During our interview in Chicago, which was supposed to be the first of two, I asked Harris about the party’s relationship with Black Americans and the policy priorities that matter most to them. I asked whether the administration’s ineffectiveness on voting rights was indicative of a broader pattern on things considered to be “Black issues” — lots of promises during the election season and lots of excuses during the time in office.
“Has there been enough substance that the administration has put on its inequality agenda?” I asked, pointing out that Black turnout had softened for Democrats in the 2022 midterms. “Has that promise made to Black communities been kept?”
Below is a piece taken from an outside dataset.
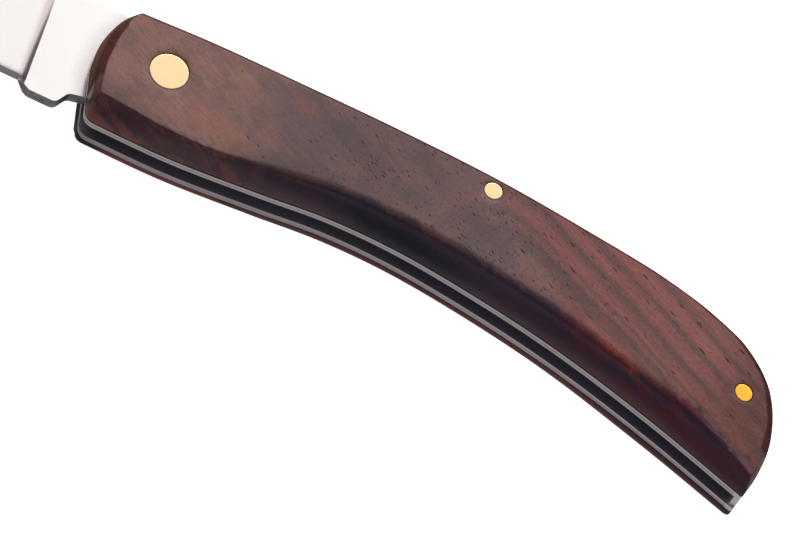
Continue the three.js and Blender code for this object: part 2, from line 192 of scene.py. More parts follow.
def through(points, t):
    """Smooth curve through the points, at the values t from 0 to 1."""
    p = np.asarray(points, float)
    p = np.vstack([2 * p[0] - p[1], p, 2 * p[-1] - p[-2]])
    spans = len(p) - 3
    place = np.clip(np.atleast_1d(t).astype(float), 0, 1) * spans
    i = np.minimum(place.astype(int), spans - 1)
    f = (place - i)[:, None]
    a, b, c, d = p[i], p[i + 1], p[i + 2], p[i + 3]
    before, here, after = [np.sum((v - u) ** 2, axis=1)[:, None] ** 0.25 for u, v in ((a, b), (b, c), (c, d))]
    leave = ((b - a) / before - (c - a) / (before + here) + (c - b) / here) * here
    arrive = ((c - b) / here - (d - b) / (here + after) + (d - c) / after) * here
    return b + leave * f + (3 * (c - b) - 2 * leave - arrive) * f**2 + (2 * (b - c) + leave + arrive) * f**3


def bezier(a, b, c, f):
    f = np.asarray(f)[..., None]
    return (1 - f) ** 2 * np.asarray(a) + 2 * f * (1 - f) * np.asarray(b) + f**2 * np.asarray(c)


def arc(centre, radius, start, end, steps):
    a = np.linspace(start, end, steps + 1)
    return np.stack([centre[0] + radius * np.cos(a), centre[1] + radius * np.sin(a)], axis=1)


def circle(place, radius, steps=ROUND_STEPS):
    return arc(place, radius, 0, 2 * math.pi * (1 - 1 / steps), steps - 1)


def inside_loop(points, loop, margin):
    """Which points lie in a closed loop, further than margin from it."""
    inside = np.zeros(len(points), bool)
    clear = np.ones(len(points), bool)
    for p, q in zip(loop, np.roll(loop, -1, axis=0)):
        crosses = (p[1] > points[:, 1]) != (q[1] > points[:, 1])
        run = q[1] - p[1] if q[1] != p[1] else 1e-12
        inside ^= crosses & (points[:, 0] < p[0] + (points[:, 1] - p[1]) / run * (q[0] - p[0]))
        d = q - p
        f = np.clip(((points - p) @ d) / max(d @ d, 1e-12), 0, 1)
        clear &= np.hypot(*(points - p - f[:, None] * d).T) > margin
    return inside & clear


class Side:
    """One side of the handle's outline, with the width of the wooden slope along it."""

    def __init__(self, points, bevel):
        self.points = points
        self.bevel = list(enumerate(bevel))
        self.t = np.linspace(0, 1, 6001)
        path = through(points, self.t)
        self.run = np.concatenate([[0], np.cumsum(norm(np.diff(path, axis=0)))])
        self.length = self.run[-1]

    def frame(self, share):
        """Place, direction and inward normal at shares of the side's length."""
        t = np.interp(np.atleast_1d(share) * self.length, self.run, self.t)
        along = through(self.points, t + 1e-4) - through(self.points, t - 1e-4)
        along /= norm(along)[:, None]
        return through(self.points, t), along, np.stack([-along[:, 1], along[:, 0]], axis=1)

    def width(self, share):
        return through(self.bevel, share)[:, 1]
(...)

Harris launched into a recitation of talking points: the amount of money the administration has invested in historically Black colleges and universities; how the capped price on insulin would help Black seniors; the new federal restrictions on no-knock entries and chokeholds by the police; Housing Secretary Marcia Fudge’s work on affordable housing.
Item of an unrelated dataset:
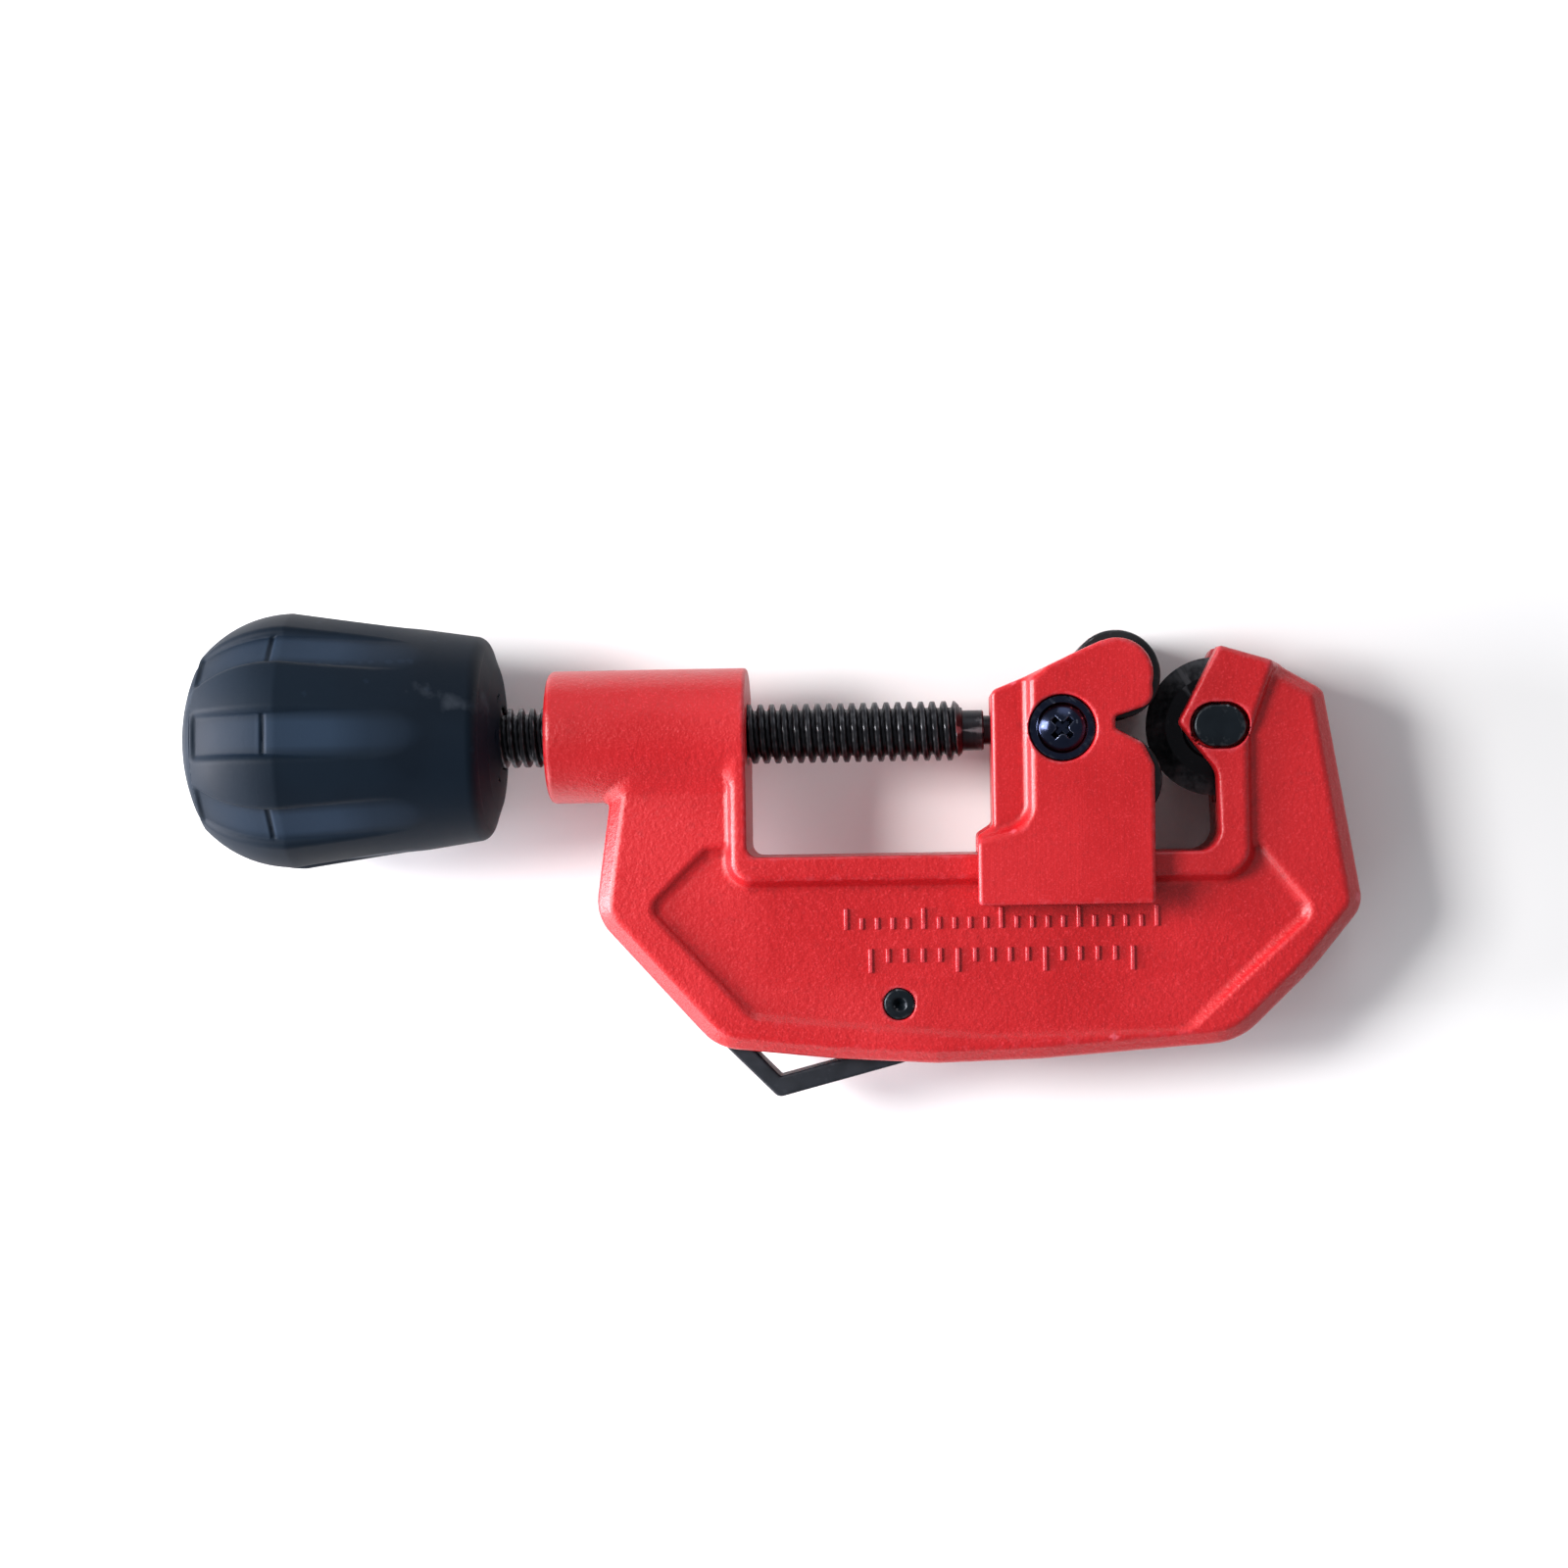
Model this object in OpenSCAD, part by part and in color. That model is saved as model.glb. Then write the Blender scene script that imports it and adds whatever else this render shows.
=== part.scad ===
// Screw-feed pipe cutter with a sliding roller carriage and a fold-out reamer.
// It lies on its back: +X runs along the feed screw from the knob to the jaw, +Y points from the
// frame's spine to the screw, and +Z comes out of the front. The origin is the cutting point, where
// the edge of the cutter wheel meets the pipe. All sizes are in millimetres.

/* [Frame casting] */
// Half thickness of the frame at its recessed side panels
panel_z = 5; // [4.8:0.05:5.1]
// Half thickness of the rim round the panels
rim_z = 6; // [5.8:0.1:6.4]
// Half thickness of the rail and of the jaw
band_z = 7.5; // [7.3:0.1:7.6]
// Width of the bevel round the outer edge of the frame
edge_bevel = 1.9; // [1:0.1:2.2]
// Height of the rail that the carriage slides on
rail_h = 3.6; // [3.2:0.1:3.6]
// Outer radius of the threaded boss
boss_r = 8.7; // [8.4:0.1:9.2]
// Length of the threaded boss
boss_len = 26.1; // [25:0.1:26.4]

/* [Feed screw] */
// Outside radius of the feed screw's thread
thread_r = 3.9; // [3.7:0.05:3.95]
// Pitch of the feed screw's thread
pitch = 1.5; // [1.25:0.25:1.5]
// Radius of the journal that turns in the carriage
journal_r = 2.5; // [2.3:0.05:2.6]
// Radial gap between a turning part and its bore
running_gap = 0.05; // [0.03:0.01:0.08]

/* [Cutting wheel and rollers] */
// Radius of the cutter wheel
wheel_r = 9; // [8.9:0.05:9]
// Width of the cutter wheel's hub
wheel_w = 5; // [4.6:0.1:5]
// Radius of the cutter pin's shank
cutter_pin_r = 2.45; // [2.2:0.05:2.5]
// Radius of each roller
roller_r = 5.75; // [5.5:0.05:5.75]
// Half the distance between the two roller axes
roller_y = 6.7; // [6.7:0.05:6.8]
// Radius of the roller pins
roller_pin_r = 2; // [1.6:0.1:2.2]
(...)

Her answer spoke to a fundamental tension facing Democrats ahead of next year’s election: No matter the administration’s policy accomplishments, which are real but often incremental rather than sweeping, they are not yet galvanizing the voters they most need.
By this point in the interview, the window that was slightly open when Harris sat down felt as though it had been firmly shut. Over the weeks that followed, the vice president’s aides would repeatedly postpone the second interview that had been agreed to for this article. But here, while I still had the chance, I wanted to try once more to get at this important question: Maybe people are yearning for something policy can’t provide — not just a fancy speech, but a more forcefully declared vision.
“What’s the disconnect then, between all that and it translating to more Black votes?” I asked, pressing further.
Harris refused to entertain the scenario. Instead, she had a question for me.
“Why don’t you talk to me after 2024?”